Vol Libre from Loren Carpenter on Vimeo

The audience erupted. The entire hall was off their feet and hollering. They wanted to see it again. “They had never seen anything like it,” recalled Ed Catmull. Loren was beaming.
“There was a strategy in this,” said Loren, “because I new Ed and Alvy were going to be in the front row of the room when I was giving the talk.” Everyone at Siggraph knew about Ed and Alvy and the aggregation at Lucasfilm. They were already rock stars Ed and Alvy walked up to Loren Carpenter after the film and asked if he could start in October.
- Page 77, Droidmaker.

Though it’s only related to Loren Carpenter and not so much Vol Libre, Chapter 2 of Out of Control by Kevin Kelly has a very interesting mass-experiment by Loren Carpenter which is worth reading as well. And incidentally, this coincides with the release of the, as usual, wonderful trailer for Toy Story 1 and 2 in 3D.

More Droidmaker

I know, I know, it’s starting to look more and more as if Binary Bonsai was reborn as a Star Wars and Droidmaker-reblog site after its hiatus, but if I merely updated the older entries with this information, it wouldn’t propagate, and dammit, when I have something to take credit for I’ll damn well use every excuse in the book to take it!

Then there happened to be an unusual series of events at the end of June, 2009, when a couple interesting Lucas stories were emerging. An old home movie from ILM in 1977. An older interview with young George Lucas from the BBC in 1972. My book gives some context to these items.

On June 30 I got a wild hare and generated a PDF of the entire book. I posted it on my blog and I made two public-ish announcements: I posted it on my Facebook page, and I emailed a note about it to a blogger in Europe who had just written something nice about Droidmaker a few days earlier. So I emailed “Binary Bonsai” – he posted it. And that was it.

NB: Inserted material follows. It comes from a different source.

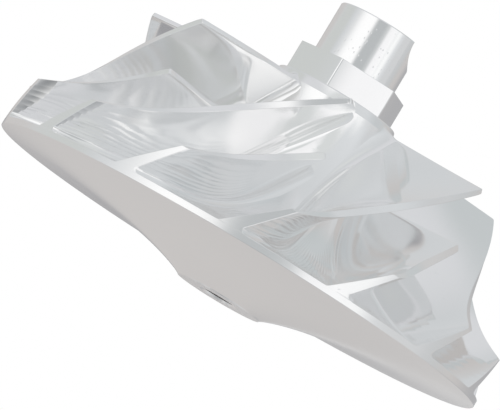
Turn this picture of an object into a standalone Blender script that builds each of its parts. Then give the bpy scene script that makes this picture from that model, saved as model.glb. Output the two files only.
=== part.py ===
"""Turbocharger compressor wheel, milled in one piece from aluminium.

Run with: blender --background --python part.py

The wheel's axis is Z, with the nose up. The origin is the middle of the round boss on its back.
It turns anticlockwise seen from the nose: a blade's leading edge is ahead of its foot at the rim.
Sizes below are in millimetres and angles in degrees. They become metres and radians where used.
"""

import math

import bmesh
import bpy
from mathutils import Matrix, Vector

MM = 0.001

# Disc and back
RIM_RADIUS = 48.0
RIM_EDGE = 1.23
RIM_BACK_Z = 6.40
BACK_PULL_RIM = (31.00, 5.60)
BACK_PULL_ROOT = (17.40, 3.90)
BACK_ROOT = (9.20, 0.58)
BACK_STEPS = 7
BOSS_RADIUS = 8.20
BOSS_EDGE = 0.15

# Blind hole for the shaft, in the boss
BORE_RADIUS = 3.5
BORE_EDGE = 0.35
BORE_DEPTH = 21.0
BORE_TIP = 2.3

# Hub, from the collar under the hexagon out to the rim
HUB_TOP = (12.20, 38.96)
HUB_PULL_TOP = (12.20, 21.00)
HUB_PULL_RIM = (22.50, 9.60)
HUB_STEPS = 12
COLLAR_RADIUS = 11.77
COLLAR_TOP_Z = 40.70
COLLAR_EDGE = 0.40
TURNED_STEPS = 84

# Hexagon, 19 mm across its flats, and the spigot above it with its balance cut
HEX_ACROSS_FLATS = 19.0
HEX_TOP_Z = 46.10
HEX_TURN = -15.2
SPIGOT_RADIUS = 8.0
SPIGOT_TOP_Z = 55.78
SPIGOT_EDGE = 0.20
SCOOP_RADIUS = 7.5
SCOOP_CENTRE = (13.95, 0.0, 55.58)
SCOOP_STEPS = 64

# Blades: the curve of their outer edge, and how far edge and foot turn around the axis
SHROUD_TOP = (36.02, 37.57)
SHROUD_PULL_TOP = (35.77, 20.23)
SHROUD_PULL_RIM = (43.96, 17.57)
SHROUD_RIM = (48.00, 15.44)
TIP_TURN = (0.0, -41.6, -43.3, -50.9)
FOOT_TURN = (9.1, -52.3, -37.8, -61.0)
PAIRS = 7
FIRST_BLADE = -86.6
BLADE_STEPS = 14
SPLITTER_START = 0.248
SPLITTER_STEPS = 10

# Blade thickness at its outer edge and its foot, and the round fillet along the foot.
# Pairs are for the inlet end and the rim end of a blade. The outer edge is thickest halfway.
TIP_THICK = (1.00, 0.80)
TIP_SWELL = 0.45
FOOT_THICK = (1.30, 2.70)
NOSE_THIN = 0.80
NOSE_LENGTH = 0.04
FILLET = (2.20, 0.90)
FILLET_LIMIT = 2.6
SUNK = 0.6

# Places along a blade, from 0 at its leading edge to 1 at the rim
RIM_BLEND = 0.8
BLADE_END = 0.998


def curve_point(ends, t):
    """A point, or a single value, at t along the cubic curve that four control points give."""
    weights = ((1 - t) ** 3, 3 * (1 - t) ** 2 * t, 3 * (1 - t) * t ** 2, t ** 3)
    if isinstance(ends[0], tuple):
        return tuple(sum(w * end[i] for w, end in zip(weights, ends)) for i in range(2))
    return sum(w * end for w, end in zip(weights, ends))


def between(pair, t):
    """A value on the way from the inlet end of a blade to its rim end."""
    return pair[0] + (pair[1] - pair[0]) * t


def hub_point(t):
    """Radius and height on the hub, from the collar at 0 to the rim at 1."""
    rim = (RIM_RADIUS, RIM_BACK_Z + RIM_EDGE)
    return curve_point((HUB_TOP, HUB_PULL_TOP, HUB_PULL_RIM, rim), t)


def shroud_point(t):
    """Radius and height on the blades' outer edge, from the inlet at 0 to the rim at 1."""
    return curve_point((SHROUD_TOP, SHROUD_PULL_TOP, SHROUD_PULL_RIM, SHROUD_RIM), t)


def back_outline():
    """The hollowed back from the rim in to the boss, and the blind hole in the boss."""
    rim = (RIM_RADIUS, RIM_BACK_Z)
    curve = [curve_point((rim, BACK_PULL_RIM, BACK_PULL_ROOT, BACK_ROOT), i / BACK_STEPS)
             for i in range(BACK_STEPS + 1)]
    boss = [(BOSS_RADIUS + BOSS_EDGE, BOSS_EDGE), (BOSS_RADIUS, 0.0)]
    bore = [(BORE_RADIUS + BORE_EDGE, 0.0), (BORE_RADIUS, BORE_EDGE),
            (BORE_RADIUS, BORE_DEPTH), (0.0, BORE_DEPTH + BORE_TIP)]
    return curve + boss + bore


def wheel_outline():
    """Half of the turned shape, from the top of the axis down the outer side and back in."""
    spigot = [(0.0, SPIGOT_TOP_Z), (SPIGOT_RADIUS - SPIGOT_EDGE, SPIGOT_TOP_Z),
              (SPIGOT_RADIUS, SPIGOT_TOP_Z - SPIGOT_EDGE), (SPIGOT_RADIUS, COLLAR_TOP_Z)]
    collar = [(COLLAR_RADIUS - COLLAR_EDGE, COLLAR_TOP_Z),
              (COLLAR_RADIUS, COLLAR_TOP_Z - COLLAR_EDGE)]
    hub = [hub_point(i / HUB_STEPS) for i in range(HUB_STEPS + 1)]
    return spigot + collar + hub + back_outline()


def link_mesh(name, bm, collection):
    """Turn a bmesh into a named object in a collection."""
    mesh = bpy.data.meshes.new(name)
    bm.to_mesh(mesh)
    bm.free()
    obj = bpy.data.objects.new(name, mesh)
    collection.objects.link(obj)
    return obj


def turned(name, outline, collection):
    """Turn an outline of radii and heights all the way around the Z axis."""
    bm = bmesh.new()
    verts = [bm.verts.new((r * MM, 0.0, z * MM)) for r, z in outline]
    for start, end in zip(verts, verts[1:]):
        bm.edges.new((start, end))
    obj = link_mesh(name, bm, collection)
    screw = obj.modifiers.new("turn", "SCREW")
    screw.axis = "Z"
    screw.steps = screw.render_steps = TURNED_STEPS
    screw.use_merge_vertices = True
    screw.merge_threshold = 0.00001
    screw.use_smooth_shade = True
    return obj


def polar(radius, height, angle):
    """A point in millimetres from its radius, height and angle in radians."""
    return Vector((radius * math.cos(angle), radius * math.sin(angle), height))


def camber(t, span):
    """Radius, height and angle on the middle surface of a blade: span 0 is the hub, 1 the edge."""
    foot_r, foot_z = hub_point(t)
    tip_r, tip_z = shroud_point(t)
    foot_turn = math.radians(curve_point(FOOT_TURN, t))
    tip_turn = math.radians(curve_point(TIP_TURN, t))
    return (foot_r + (tip_r - foot_r) * span, foot_z + (tip_z - foot_z) * span,
            foot_turn + (tip_turn - foot_turn) * span)


def edges_at(t, span):
    """At a point of the middle surface: its place, and unit vectors along the hub or edge curve,
    around the axis, up the blade, and the slope of the blade's line on that turned surface."""
    step = 0.004
    radius, height, angle = camber(t, span)
    before, after = camber(t - step, span), camber(t + step, span)
    run = math.hypot(after[0] - before[0], after[1] - before[1])
    slope = math.atan2(radius * (after[2] - before[2]), run)
    outward = Vector((math.cos(angle), math.sin(angle), 0.0))
    down = (outward * (after[0] - before[0]) + Vector((0, 0, after[1] - before[1]))) / run
    around = Vector((-math.sin(angle), math.cos(angle), 0.0))
    up = (polar(*camber(t, 1.0)) - polar(*camber(t, 0.0))).normalized()
    return down, around, up, slope, run / (2 * step)


def sideways(t, slope):
    """Direction across a blade on its turned surface, as parts along it and around the axis.
    It is square to the blade, and turns towards pure rotation at the rim."""
    square = Vector((-math.sin(slope), math.cos(slope)))
    near_rim = min(max((t - RIM_BLEND) / (1.0 - RIM_BLEND), 0.0), 1.0)
    across = square.lerp(Vector((0.0, 1.0)), near_rim).normalized()
    return across / across.dot(square)


def skin_point(t, span, offset):
    """A point of a blade's skin, at an offset from the middle on the same turned surface."""
    slope, per_t = edges_at(t, span)[3:]
    across = sideways(t, slope) * offset
    radius, height, _ = camber(max(t + across.x / per_t, 0.0), span)
    return polar(radius, height, camber(t, span)[2] + across.y / camber(t, span)[0])


def fillet(t, side):
    """Reach of the fillet from the corner, and the height and width of its middle point."""
    down, around, up, slope, _ = edges_at(t, 0.0)
    across = (around * math.cos(slope) - down * math.sin(slope)) * side
    half = across.angle(up) / 2
    reach = min(between(FILLET, t) / math.tan(half), FILLET_LIMIT)
    middle = reach * math.tan(half) * (1 / math.sin(half) - 1) / (2 * math.cos(half))
    return reach, middle


def side_points(t, start, side):
    """Span and offset of the points up one side of a blade, from inside the hub to its edge."""
    length = (polar(*camber(t, 1.0)) - polar(*camber(t, 0.0))).length
    nose = min((t - start) / NOSE_LENGTH, 1.0)
    thin = NOSE_THIN + (1.0 - NOSE_THIN) * math.sqrt(nose)
    foot = between(FOOT_THICK, t) / 2 * thin
    tip = (between(TIP_THICK, t) + TIP_SWELL * 4 * t * (1 - t)) / 2 * thin
    reach, middle = (size * thin for size in fillet(t, side))
    rows = [(-SUNK, foot + reach), (-SUNK / 5, foot + reach), (middle, foot + middle),
            (reach, foot), (length, tip)]
    return [(rise / length, width * side) for rise, width in rows]


def add_blade(bm, start, steps, turn):
    """Loft one blade from its leading edge at start to the rim, and close both ends."""
    rings = []
    spun = Matrix.Rotation(math.radians(turn), 3, "Z")
    for i in range(steps):
        t = start + (BLADE_END - start) * i / (steps - 1)
        section = side_points(t, start, 1) + side_points(t, start, -1)[::-1]
        ring = [skin_point(t, span, offset) for span, offset in section]
        rings.append([bm.verts.new(spun @ point * MM) for point in ring])
    for ring, following in zip(rings, rings[1:]):
        for i in range(len(ring)):
            j = (i + 1) % len(ring)
            bm.faces.new((ring[i], ring[j], following[j], following[i]))
    count = len(rings[0])
    for i in range(count // 2 - 1):
        first, last = rings[0], rings[-1]
        bm.faces.new((first[i + 1], first[i], first[count - 1 - i], first[count - 2 - i]))
        bm.faces.new((last[i], last[i + 1], last[count - 2 - i], last[count - 1 - i]))


def blade_row(name, start, steps, first_turn, collection):
    """A ring of like blades, as closed bodies that reach a little way into the hub."""
    bm = bmesh.new()
    for i in range(PAIRS):
        add_blade(bm, start, steps, first_turn + i * 360.0 / PAIRS)
    bmesh.ops.triangulate(bm, faces=bm.faces[:])
    bmesh.ops.recalc_face_normals(bm, faces=bm.faces[:])
    return link_mesh(name, bm, collection)


def hexagon(collection):
    """Six-sided nose that the wheel is held by when it is screwed to its shaft."""
    bm = bmesh.new()
    sunk = 1.0
    depth = HEX_TOP_Z - COLLAR_TOP_Z + sunk
    corner = HEX_ACROSS_FLATS / 2 / math.cos(math.pi / 6) * MM
    place = Matrix.Translation((0.0, 0.0, (HEX_TOP_Z - depth / 2) * MM))
    place = place @ Matrix.Rotation(math.radians(HEX_TURN), 4, "Z")
    bmesh.ops.create_cone(bm, cap_ends=True, segments=6, radius1=corner, radius2=corner,
                          depth=depth * MM, matrix=place)
    return link_mesh("hexagon", bm, collection)


def balance_scoop(collection):
    """Round cutter, lying across the wheel, that cuts the balancing scoop out of the spigot."""
    bm = bmesh.new()
    centre = Matrix.Translation(Vector(SCOOP_CENTRE) * MM)
    bmesh.ops.create_cone(bm, cap_ends=True, segments=SCOOP_STEPS, radius1=SCOOP_RADIUS * MM,
                          radius2=SCOOP_RADIUS * MM, depth=3 * SPIGOT_RADIUS * MM,
                          matrix=centre @ Matrix.Rotation(math.pi / 2, 4, "X"))
    return link_mesh("balance_scoop", bm, collection)


def join(obj, shape, operation):
    """Join a helper shape to the wheel, or cut it away, and keep the helper out of the build."""
    shape.hide_render = True
    shape.display_type = "WIRE"
    boolean = obj.modifiers.new(shape.name, "BOOLEAN")
    boolean.operation = operation
    boolean.solver = "EXACT"
    boolean.object = shape


def aluminium():
    """Bright milled aluminium."""
    material = bpy.data.materials.new("milled_aluminium")
    material.use_nodes = True
    shader = material.node_tree.nodes["Principled BSDF"]
    shader.inputs["Base Color"].default_value = (0.80, 0.80, 0.79, 1.0)
    shader.inputs["Metallic"].default_value = 1.0
    shader.inputs["Roughness"].default_value = 0.28
    return material


def clear_scene():
    """Remove whatever objects the file starts with."""
    for obj in list(bpy.data.objects):
        bpy.data.objects.remove(obj, do_unlink=True)


def new_collection(name):
    """A new collection in the scene."""
    collection = bpy.data.collections.new(name)
    bpy.context.scene.collection.children.link(collection)
    return collection


def main():
    clear_scene()
    part = new_collection("turbocharger_compressor_wheel")
    helpers = new_collection("shapes_joined_and_cut")
    wheel = turned("compressor_wheel", wheel_outline(), part)
    wheel.data.materials.append(aluminium())
    half_pitch = 180.0 / PAIRS
    full = blade_row("full_blades", 0.0, BLADE_STEPS, FIRST_BLADE, helpers)
    splitters = blade_row("splitter_blades", SPLITTER_START, SPLITTER_STEPS,
                          FIRST_BLADE + half_pitch, helpers)
    join(wheel, hexagon(helpers), "UNION")
    join(wheel, full, "UNION")
    join(wheel, splitters, "UNION")
    join(wheel, balance_scoop(helpers), "DIFFERENCE")


if __name__ == "__main__":
    main()
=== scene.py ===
"""Looks of a turbocharger compressor wheel: its finely shaped pieces, their metal and the stage.

The wheel's axis is Z with the nose up. Its origin is the middle of the round boss on its back.
Lengths are in metres and angles in radians, as Blender keeps them.
"""

import math

import bmesh
import bpy
from bpy.props import FloatProperty, FloatVectorProperty, IntProperty, PointerProperty
from mathutils import Matrix, Vector


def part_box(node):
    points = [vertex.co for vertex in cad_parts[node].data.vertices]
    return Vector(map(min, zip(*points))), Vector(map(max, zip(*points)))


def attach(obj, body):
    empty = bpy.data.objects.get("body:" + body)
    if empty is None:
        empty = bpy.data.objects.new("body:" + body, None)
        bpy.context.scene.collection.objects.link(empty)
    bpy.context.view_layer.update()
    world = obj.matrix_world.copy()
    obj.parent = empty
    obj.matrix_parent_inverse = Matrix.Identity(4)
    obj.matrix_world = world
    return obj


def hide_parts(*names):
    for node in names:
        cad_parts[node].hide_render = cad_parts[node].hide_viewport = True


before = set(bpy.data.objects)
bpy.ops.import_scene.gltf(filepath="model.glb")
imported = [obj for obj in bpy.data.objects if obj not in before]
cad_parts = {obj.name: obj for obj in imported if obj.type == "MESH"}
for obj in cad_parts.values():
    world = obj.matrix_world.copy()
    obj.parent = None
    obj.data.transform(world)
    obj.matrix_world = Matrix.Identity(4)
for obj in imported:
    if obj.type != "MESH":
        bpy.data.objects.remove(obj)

bl_info = {
    "name": "Turbocharger compressor wheel",
    "version": (1, 0, 0),
    "blender": (4, 5, 0),
    "location": "3D View > Sidebar > Compressor wheel",
    "description": "Builds a milled aluminium compressor wheel and the stage that it is shown on",
    "category": "Add Mesh",
}

NODE = "compressor_wheel"
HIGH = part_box(NODE)[1]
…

The word spread globally in a few moments, and in 24 hours there were around 2,000 downloads of the book. A few weeks later there was another spike of interst, bringing the total downloads to about 13,000. In 14 days, more people have read my book than in the prior 4 years. And I finally feel like my work with this is done. #

Exciting for me, as I’ve been a fan of Droidmaker since it came out. I plowed through it in a few days, which is honestly rather rare for me. I hope to have the chance to meet Michael when we’re in California; a fitting encounter on a trip which is already taking us to see Pixar, Skywalker Ranch and a John Williams concert.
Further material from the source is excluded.